— BEGIN MATERIAL FOR THIS TASK —

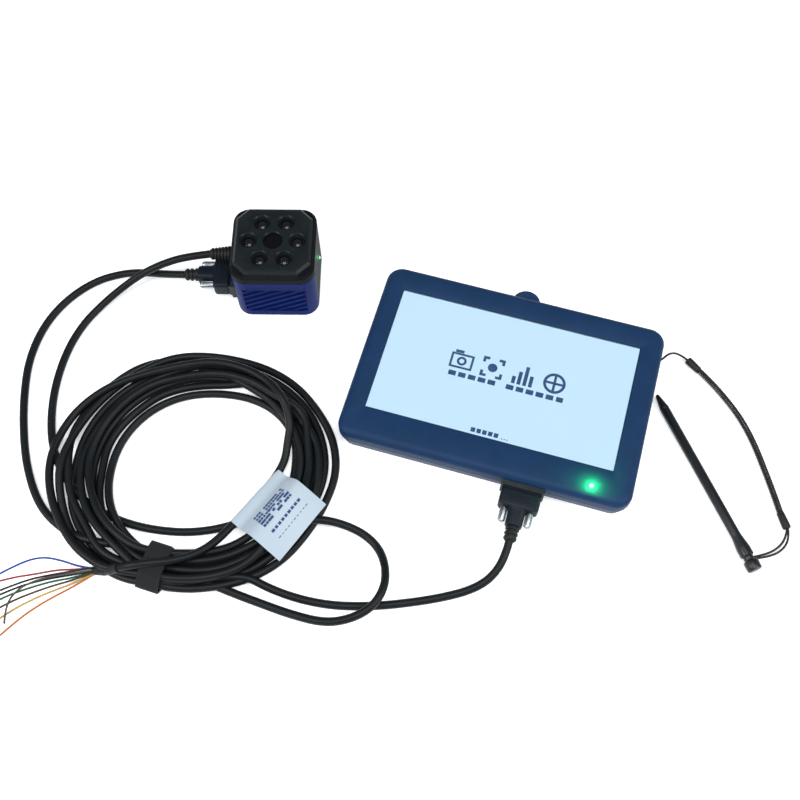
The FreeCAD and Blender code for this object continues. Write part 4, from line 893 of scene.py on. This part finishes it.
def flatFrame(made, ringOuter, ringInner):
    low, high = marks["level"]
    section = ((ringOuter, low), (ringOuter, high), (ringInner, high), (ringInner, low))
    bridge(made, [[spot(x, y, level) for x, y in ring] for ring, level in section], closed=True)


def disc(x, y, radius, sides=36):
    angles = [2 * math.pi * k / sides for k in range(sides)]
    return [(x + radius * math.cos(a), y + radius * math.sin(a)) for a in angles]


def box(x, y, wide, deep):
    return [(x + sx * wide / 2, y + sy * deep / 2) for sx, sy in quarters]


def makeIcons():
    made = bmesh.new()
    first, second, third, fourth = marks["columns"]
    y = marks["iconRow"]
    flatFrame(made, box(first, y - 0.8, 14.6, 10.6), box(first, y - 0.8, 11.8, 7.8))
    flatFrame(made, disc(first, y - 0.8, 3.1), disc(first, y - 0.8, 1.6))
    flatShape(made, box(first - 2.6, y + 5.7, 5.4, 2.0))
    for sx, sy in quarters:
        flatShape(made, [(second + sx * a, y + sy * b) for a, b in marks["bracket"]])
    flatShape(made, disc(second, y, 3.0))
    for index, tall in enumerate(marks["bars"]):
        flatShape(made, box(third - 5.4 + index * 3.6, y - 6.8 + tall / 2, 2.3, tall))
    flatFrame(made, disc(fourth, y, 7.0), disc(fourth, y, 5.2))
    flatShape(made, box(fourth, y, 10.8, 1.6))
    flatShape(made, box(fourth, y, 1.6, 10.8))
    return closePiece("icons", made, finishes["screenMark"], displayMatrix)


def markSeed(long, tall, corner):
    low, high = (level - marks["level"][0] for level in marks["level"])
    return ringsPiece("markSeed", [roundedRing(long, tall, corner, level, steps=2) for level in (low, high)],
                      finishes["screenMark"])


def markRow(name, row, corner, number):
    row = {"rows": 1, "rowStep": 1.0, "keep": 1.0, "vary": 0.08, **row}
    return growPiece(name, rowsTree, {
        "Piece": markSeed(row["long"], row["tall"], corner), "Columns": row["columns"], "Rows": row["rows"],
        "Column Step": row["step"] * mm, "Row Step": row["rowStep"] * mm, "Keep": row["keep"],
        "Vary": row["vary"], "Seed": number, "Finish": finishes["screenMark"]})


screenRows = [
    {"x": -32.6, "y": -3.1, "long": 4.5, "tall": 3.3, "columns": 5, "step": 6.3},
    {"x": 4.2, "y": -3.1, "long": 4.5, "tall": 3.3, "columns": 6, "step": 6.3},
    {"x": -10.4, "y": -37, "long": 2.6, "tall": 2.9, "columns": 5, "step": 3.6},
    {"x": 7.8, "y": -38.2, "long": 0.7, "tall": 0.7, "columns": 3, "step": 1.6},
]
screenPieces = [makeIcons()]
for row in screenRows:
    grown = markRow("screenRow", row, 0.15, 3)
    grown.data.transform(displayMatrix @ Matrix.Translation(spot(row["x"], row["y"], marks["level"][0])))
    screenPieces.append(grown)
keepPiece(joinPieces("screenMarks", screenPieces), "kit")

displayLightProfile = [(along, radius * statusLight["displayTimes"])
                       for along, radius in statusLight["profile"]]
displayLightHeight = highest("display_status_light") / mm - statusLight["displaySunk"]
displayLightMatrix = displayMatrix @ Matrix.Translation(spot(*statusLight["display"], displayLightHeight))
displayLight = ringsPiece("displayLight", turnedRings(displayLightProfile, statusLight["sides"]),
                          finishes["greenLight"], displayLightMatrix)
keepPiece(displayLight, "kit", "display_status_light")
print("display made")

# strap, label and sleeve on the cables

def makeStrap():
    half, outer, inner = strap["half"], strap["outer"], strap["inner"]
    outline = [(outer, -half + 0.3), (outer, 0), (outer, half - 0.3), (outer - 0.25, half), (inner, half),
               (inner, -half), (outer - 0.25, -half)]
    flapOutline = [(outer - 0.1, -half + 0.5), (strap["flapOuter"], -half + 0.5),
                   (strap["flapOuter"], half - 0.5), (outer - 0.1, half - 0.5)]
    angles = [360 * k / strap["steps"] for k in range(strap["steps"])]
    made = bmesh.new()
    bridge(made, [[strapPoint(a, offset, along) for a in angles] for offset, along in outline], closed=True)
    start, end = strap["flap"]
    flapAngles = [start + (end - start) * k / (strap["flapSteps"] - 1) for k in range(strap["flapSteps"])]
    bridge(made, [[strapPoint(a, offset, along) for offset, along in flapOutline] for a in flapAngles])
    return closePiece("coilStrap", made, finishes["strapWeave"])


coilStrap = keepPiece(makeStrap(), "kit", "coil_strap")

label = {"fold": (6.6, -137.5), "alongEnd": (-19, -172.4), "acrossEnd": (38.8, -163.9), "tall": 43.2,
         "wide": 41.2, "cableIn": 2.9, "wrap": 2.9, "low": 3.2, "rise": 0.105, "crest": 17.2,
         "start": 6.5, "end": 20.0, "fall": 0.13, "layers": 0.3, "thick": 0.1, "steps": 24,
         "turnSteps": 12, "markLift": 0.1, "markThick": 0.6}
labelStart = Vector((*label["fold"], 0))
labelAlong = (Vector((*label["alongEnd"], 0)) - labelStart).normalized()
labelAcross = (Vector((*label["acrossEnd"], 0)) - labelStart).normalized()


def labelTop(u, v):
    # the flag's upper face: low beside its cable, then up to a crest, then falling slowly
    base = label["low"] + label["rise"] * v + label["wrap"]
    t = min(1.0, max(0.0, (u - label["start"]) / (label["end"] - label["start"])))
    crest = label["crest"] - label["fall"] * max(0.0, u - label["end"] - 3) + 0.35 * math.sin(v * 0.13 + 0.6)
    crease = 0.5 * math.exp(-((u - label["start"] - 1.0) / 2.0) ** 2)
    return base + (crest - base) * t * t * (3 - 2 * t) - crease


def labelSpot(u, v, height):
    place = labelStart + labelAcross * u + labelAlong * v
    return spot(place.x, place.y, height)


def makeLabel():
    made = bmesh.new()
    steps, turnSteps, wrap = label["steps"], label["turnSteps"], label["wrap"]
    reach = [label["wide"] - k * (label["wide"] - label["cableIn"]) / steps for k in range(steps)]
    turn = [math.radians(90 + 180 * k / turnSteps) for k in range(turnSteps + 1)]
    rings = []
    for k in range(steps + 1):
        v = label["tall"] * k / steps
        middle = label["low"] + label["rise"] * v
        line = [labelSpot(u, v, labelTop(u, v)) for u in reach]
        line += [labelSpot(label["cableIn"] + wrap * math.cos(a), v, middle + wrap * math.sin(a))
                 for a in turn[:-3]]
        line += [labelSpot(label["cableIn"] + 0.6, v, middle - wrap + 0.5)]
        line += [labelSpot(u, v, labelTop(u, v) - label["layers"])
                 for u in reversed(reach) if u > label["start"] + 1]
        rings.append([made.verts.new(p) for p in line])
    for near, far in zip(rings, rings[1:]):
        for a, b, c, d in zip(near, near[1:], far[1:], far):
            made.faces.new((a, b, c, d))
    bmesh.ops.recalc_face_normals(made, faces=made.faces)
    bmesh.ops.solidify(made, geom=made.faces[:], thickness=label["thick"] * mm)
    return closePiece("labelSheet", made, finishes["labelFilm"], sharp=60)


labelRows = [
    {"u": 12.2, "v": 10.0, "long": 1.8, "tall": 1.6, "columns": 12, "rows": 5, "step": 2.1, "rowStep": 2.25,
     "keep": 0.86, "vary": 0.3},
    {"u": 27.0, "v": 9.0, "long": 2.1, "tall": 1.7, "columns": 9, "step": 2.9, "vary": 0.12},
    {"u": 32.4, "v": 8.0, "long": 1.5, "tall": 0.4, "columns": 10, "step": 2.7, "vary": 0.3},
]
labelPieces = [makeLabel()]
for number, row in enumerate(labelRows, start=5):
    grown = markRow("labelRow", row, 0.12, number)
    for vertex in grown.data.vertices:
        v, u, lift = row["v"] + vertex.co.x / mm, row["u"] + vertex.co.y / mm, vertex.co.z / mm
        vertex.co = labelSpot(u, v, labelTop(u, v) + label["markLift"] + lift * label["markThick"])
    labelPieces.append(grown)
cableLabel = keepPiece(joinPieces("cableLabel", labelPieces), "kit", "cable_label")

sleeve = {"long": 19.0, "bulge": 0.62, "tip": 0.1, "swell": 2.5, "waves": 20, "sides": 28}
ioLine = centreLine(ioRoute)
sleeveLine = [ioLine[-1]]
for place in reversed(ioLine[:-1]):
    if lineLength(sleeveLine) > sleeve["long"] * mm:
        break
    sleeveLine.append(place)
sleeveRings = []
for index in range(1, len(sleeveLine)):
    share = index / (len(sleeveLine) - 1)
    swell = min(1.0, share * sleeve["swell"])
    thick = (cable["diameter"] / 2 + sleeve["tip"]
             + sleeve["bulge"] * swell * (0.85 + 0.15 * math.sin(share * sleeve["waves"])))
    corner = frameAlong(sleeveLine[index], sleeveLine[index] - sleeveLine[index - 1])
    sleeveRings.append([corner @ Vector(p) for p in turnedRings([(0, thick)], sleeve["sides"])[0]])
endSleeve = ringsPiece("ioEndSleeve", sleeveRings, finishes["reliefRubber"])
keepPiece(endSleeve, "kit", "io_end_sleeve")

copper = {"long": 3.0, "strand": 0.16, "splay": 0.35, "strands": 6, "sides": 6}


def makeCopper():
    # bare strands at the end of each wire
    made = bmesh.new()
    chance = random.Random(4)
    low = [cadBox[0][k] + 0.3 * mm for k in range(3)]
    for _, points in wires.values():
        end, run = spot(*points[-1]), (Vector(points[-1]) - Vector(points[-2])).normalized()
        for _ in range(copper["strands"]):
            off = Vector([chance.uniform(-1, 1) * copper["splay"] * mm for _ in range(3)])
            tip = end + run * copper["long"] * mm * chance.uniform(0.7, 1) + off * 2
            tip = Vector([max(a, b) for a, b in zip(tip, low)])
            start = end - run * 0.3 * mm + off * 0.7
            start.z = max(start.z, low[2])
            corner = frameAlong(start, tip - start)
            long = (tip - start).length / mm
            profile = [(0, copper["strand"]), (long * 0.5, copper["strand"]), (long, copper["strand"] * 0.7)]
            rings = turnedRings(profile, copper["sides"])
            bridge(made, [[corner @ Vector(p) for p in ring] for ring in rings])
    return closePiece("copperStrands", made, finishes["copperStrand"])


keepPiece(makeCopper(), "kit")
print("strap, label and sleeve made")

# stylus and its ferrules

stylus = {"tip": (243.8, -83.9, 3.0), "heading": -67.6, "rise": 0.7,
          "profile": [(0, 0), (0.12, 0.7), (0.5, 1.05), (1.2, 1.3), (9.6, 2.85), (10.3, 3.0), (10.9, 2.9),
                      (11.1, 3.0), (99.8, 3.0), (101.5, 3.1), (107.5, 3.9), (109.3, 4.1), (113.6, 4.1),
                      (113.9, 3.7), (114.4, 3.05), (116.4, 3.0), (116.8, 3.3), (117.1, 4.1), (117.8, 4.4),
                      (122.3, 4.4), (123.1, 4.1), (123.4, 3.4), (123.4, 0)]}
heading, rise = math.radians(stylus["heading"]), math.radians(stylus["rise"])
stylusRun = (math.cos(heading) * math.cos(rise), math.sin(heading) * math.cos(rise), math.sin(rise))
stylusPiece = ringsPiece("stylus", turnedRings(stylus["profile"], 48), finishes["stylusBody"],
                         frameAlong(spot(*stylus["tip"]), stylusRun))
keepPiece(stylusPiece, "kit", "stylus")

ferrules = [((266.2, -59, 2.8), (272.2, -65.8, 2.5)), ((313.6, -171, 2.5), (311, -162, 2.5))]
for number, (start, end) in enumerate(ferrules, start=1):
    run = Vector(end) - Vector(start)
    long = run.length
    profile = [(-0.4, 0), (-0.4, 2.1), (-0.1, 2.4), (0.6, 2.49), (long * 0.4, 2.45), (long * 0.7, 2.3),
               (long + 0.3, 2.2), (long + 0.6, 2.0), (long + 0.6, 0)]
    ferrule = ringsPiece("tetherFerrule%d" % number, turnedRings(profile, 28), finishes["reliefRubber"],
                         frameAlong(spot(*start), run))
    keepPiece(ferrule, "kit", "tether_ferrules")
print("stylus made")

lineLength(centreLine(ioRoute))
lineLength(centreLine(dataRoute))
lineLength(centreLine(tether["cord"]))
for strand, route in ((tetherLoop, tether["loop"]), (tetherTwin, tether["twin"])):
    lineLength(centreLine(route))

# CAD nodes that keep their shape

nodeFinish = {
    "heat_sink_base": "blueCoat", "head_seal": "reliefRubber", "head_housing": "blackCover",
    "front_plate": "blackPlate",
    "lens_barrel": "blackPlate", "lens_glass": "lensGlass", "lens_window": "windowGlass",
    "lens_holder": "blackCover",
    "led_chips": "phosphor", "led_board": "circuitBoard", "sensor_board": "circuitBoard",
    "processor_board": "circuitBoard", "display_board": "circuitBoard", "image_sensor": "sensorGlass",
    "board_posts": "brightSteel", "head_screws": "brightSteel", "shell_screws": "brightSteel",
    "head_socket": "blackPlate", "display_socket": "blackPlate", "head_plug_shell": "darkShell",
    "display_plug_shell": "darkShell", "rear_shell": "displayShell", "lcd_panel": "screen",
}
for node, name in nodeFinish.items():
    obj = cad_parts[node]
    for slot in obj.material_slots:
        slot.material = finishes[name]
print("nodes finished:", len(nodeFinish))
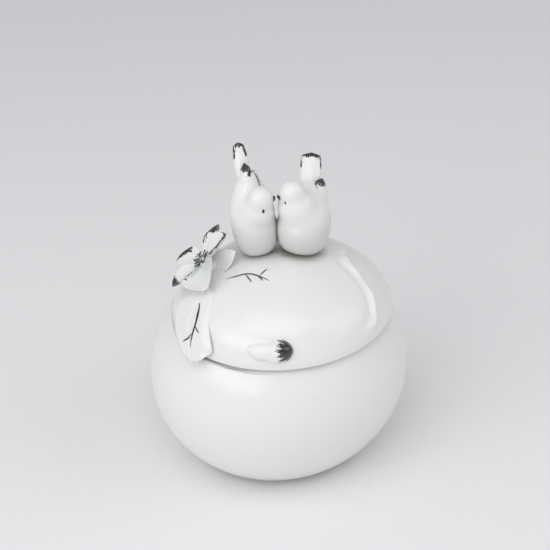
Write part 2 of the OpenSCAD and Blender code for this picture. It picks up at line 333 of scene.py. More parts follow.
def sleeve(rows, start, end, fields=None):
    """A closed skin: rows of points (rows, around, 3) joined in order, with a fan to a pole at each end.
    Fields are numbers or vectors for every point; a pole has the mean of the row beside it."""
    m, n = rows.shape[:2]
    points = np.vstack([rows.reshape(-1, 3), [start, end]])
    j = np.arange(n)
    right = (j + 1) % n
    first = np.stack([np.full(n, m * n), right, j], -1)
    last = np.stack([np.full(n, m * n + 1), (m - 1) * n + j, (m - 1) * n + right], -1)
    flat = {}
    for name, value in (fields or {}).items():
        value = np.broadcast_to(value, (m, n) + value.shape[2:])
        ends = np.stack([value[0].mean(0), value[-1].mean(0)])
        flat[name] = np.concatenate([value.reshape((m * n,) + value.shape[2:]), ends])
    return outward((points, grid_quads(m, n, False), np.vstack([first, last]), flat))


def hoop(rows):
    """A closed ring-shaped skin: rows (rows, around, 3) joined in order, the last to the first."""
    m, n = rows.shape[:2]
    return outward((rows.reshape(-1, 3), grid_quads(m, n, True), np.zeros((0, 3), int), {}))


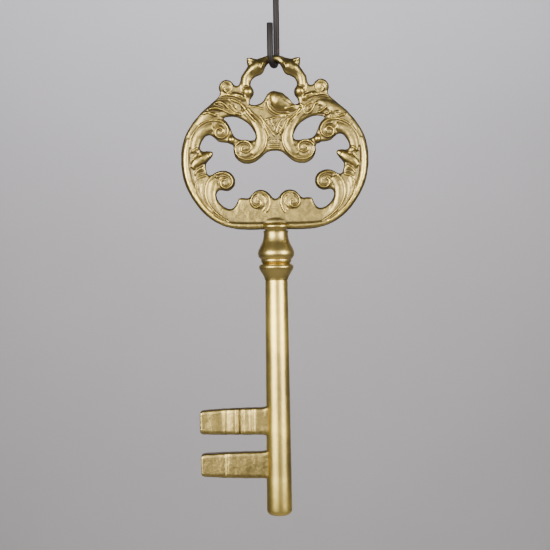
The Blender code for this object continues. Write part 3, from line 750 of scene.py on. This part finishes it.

— END MATERIAL FOR THIS TASK —

### TASK GOAL
Determine how many lines above contain "code" as a word or string. Give the number alone.

### REPLY TO THE EXERCISE
3